Stated exercise: What follows is a listing; give it again exactly, in its entirety.

+ + +

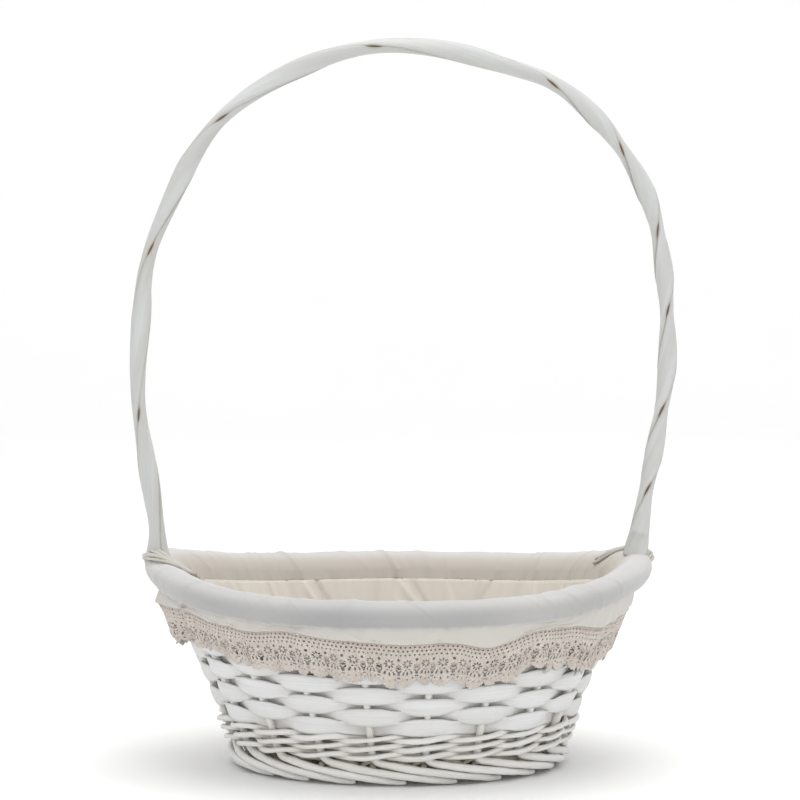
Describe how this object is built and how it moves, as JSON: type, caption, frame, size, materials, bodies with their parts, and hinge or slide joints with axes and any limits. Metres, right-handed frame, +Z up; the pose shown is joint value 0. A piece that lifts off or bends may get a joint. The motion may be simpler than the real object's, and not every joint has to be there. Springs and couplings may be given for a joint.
{
  "type": "flower girl basket",
  "caption": "Oval white willow and wood-chip basket with a tall fixed bow handle, a gathered cotton lining turned over the padded rim and a cotton lace skirt.",
  "frame": {"origin": "on the floor, under the middle of the oval and of the rim", "axes": "+X along the oval's long axis, in the plane of the handle bow; +Y across the oval towards the back; +Z up"},
  "size_m": [0.3065, 0.2234, 0.4059],
  "materials": {
    "painted_willow": "satin",
    "painted_chip": "satin",
    "painted_skein": "satin",
    "natural_willow": "matte",
    "brad_steel": "satin",
    "liner_cotton": "matte",
    "cotton_lace": "matte"
  },
  "bodies": {
    "root": {"side_stake_01": "painted_willow", "side_stake_02": "painted_willow", "side_stake_03": "painted_willow", "side_stake_04": "painted_willow", "side_stake_05": "painted_willow", "side_stake_06": "painted_willow", "side_stake_07": "painted_willow", "side_stake_08": "painted_willow", "side_stake_09": "painted_willow", "side_stake_10": "painted_willow", "side_stake_11": "painted_willow", "side_stake_12": "painted_willow", "side_stake_13": "painted_willow", "side_stake_14": "painted_willow", "side_stake_15": "painted_willow", "side_stake_16": "painted_willow", "side_stake_17": "painted_willow", "side_stake_18": "painted_willow", "side_stake_19": "painted_willow", "side_stake_20": "painted_willow", "chip_weaver_01": "painted_chip", "chip_weaver_02": "painted_chip", "chip_weaver_03": "painted_chip", "chip_weaver_04": "painted_chip", "chip_weaver_05": "painted_chip", "chip_weaver_06": "painted_chip", "chip_weaver_07": "painted_chip", "chip_weaver_08": "painted_chip", "chip_weaver_09": "painted_chip", "chip_weaver_10": "painted_chip", "wale_row_1": "painted_willow", "wale_row_2": "painted_willow", "wale_row_3": "painted_willow", "rim_inner_hoop": "painted_willow", "rim_outer_hoop": "painted_willow", "rim_top_rods": "painted_willow", "handle_brads": "brad_steel", "handle_core_rod_a": "natural_willow", "handle_core_rod_b": "natural_willow", "handle_chip_wrap_a": "painted_chip", "handle_chip_wrap_b": "painted_chip", "handle_lashing_left": "painted_skein", "handle_lashing_right": "painted_skein", "base_long_sticks": "painted_willow", "base_cross_sticks": "painted_willow", "base_weave_outer": "painted_willow", "base_weave_middle": "painted_willow", "base_weave_inner": "painted_willow", "lining_floor": "liner_cotton", "lining_wall": "liner_cotton", "rim_cover": "liner_cotton", "lace_trim": "cotton_lace"}
  },
  "joints": []
}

+ + +

Result of the exercise:
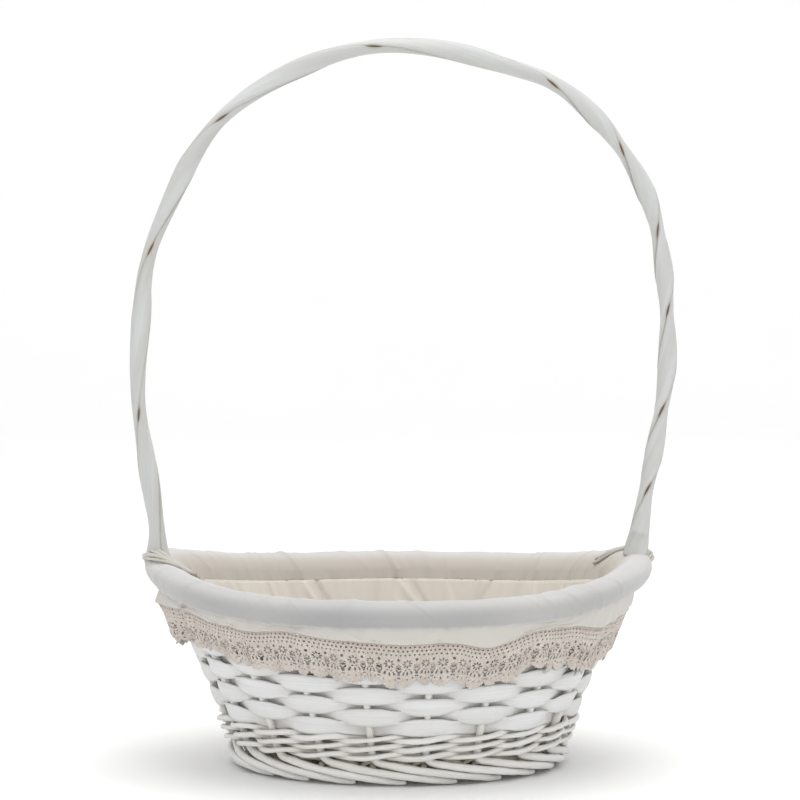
Describe how this object is built and how it moves, as JSON: type, caption, frame, size, materials, bodies with their parts, and hinge or slide joints with axes and any limits. Metres, right-handed frame, +Z up; the pose shown is joint value 0. A piece that lifts off or bends may get a joint. The motion may be simpler than the real object's, and not every joint has to be there. Springs and couplings may be given for a joint.
{
  "type": "flower girl basket",
  "caption": "Oval white willow and wood-chip basket with a tall fixed bow handle, a gathered cotton lining turned over the padded rim and a cotton lace skirt.",
  "frame": {"origin": "on the floor, under the middle of the oval and of the rim", "axes": "+X along the oval's long axis, in the plane of the handle bow; +Y across the oval towards the back; +Z up"},
  "size_m": [0.3065, 0.2234, 0.4059],
  "materials": {
    "painted_willow": "satin",
    "painted_chip": "satin",
    "painted_skein": "satin",
    "natural_willow": "matte",
    "brad_steel": "satin",
    "liner_cotton": "matte",
    "cotton_lace": "matte"
  },
  "bodies": {
    "root": {"side_stake_01": "painted_willow", "side_stake_02": "painted_willow", "side_stake_03": "painted_willow", "side_stake_04": "painted_willow", "side_stake_05": "painted_willow", "side_stake_06": "painted_willow", "side_stake_07": "painted_willow", "side_stake_08": "painted_willow", "side_stake_09": "painted_willow", "side_stake_10": "painted_willow", "side_stake_11": "painted_willow", "side_stake_12": "painted_willow", "side_stake_13": "painted_willow", "side_stake_14": "painted_willow", "side_stake_15": "painted_willow", "side_stake_16": "painted_willow", "side_stake_17": "painted_willow", "side_stake_18": "painted_willow", "side_stake_19": "painted_willow", "side_stake_20": "painted_willow", "chip_weaver_01": "painted_chip", "chip_weaver_02": "painted_chip", "chip_weaver_03": "painted_chip", "chip_weaver_04": "painted_chip", "chip_weaver_05": "painted_chip", "chip_weaver_06": "painted_chip", "chip_weaver_07": "painted_chip", "chip_weaver_08": "painted_chip", "chip_weaver_09": "painted_chip", "chip_weaver_10": "painted_chip", "wale_row_1": "painted_willow", "wale_row_2": "painted_willow", "wale_row_3": "painted_willow", "rim_inner_hoop": "painted_willow", "rim_outer_hoop": "painted_willow", "rim_top_rods": "painted_willow", "handle_brads": "brad_steel", "handle_core_rod_a": "natural_willow", "handle_core_rod_b": "natural_willow", "handle_chip_wrap_a": "painted_chip", "handle_chip_wrap_b": "painted_chip", "handle_lashing_left": "painted_skein", "handle_lashing_right": "painted_skein", "base_long_sticks": "painted_willow", "base_cross_sticks": "painted_willow", "base_weave_outer": "painted_willow", "base_weave_middle": "painted_willow", "base_weave_inner": "painted_willow", "lining_floor": "liner_cotton", "lining_wall": "liner_cotton", "rim_cover": "liner_cotton", "lace_trim": "cotton_lace"}
  },
  "joints": []
}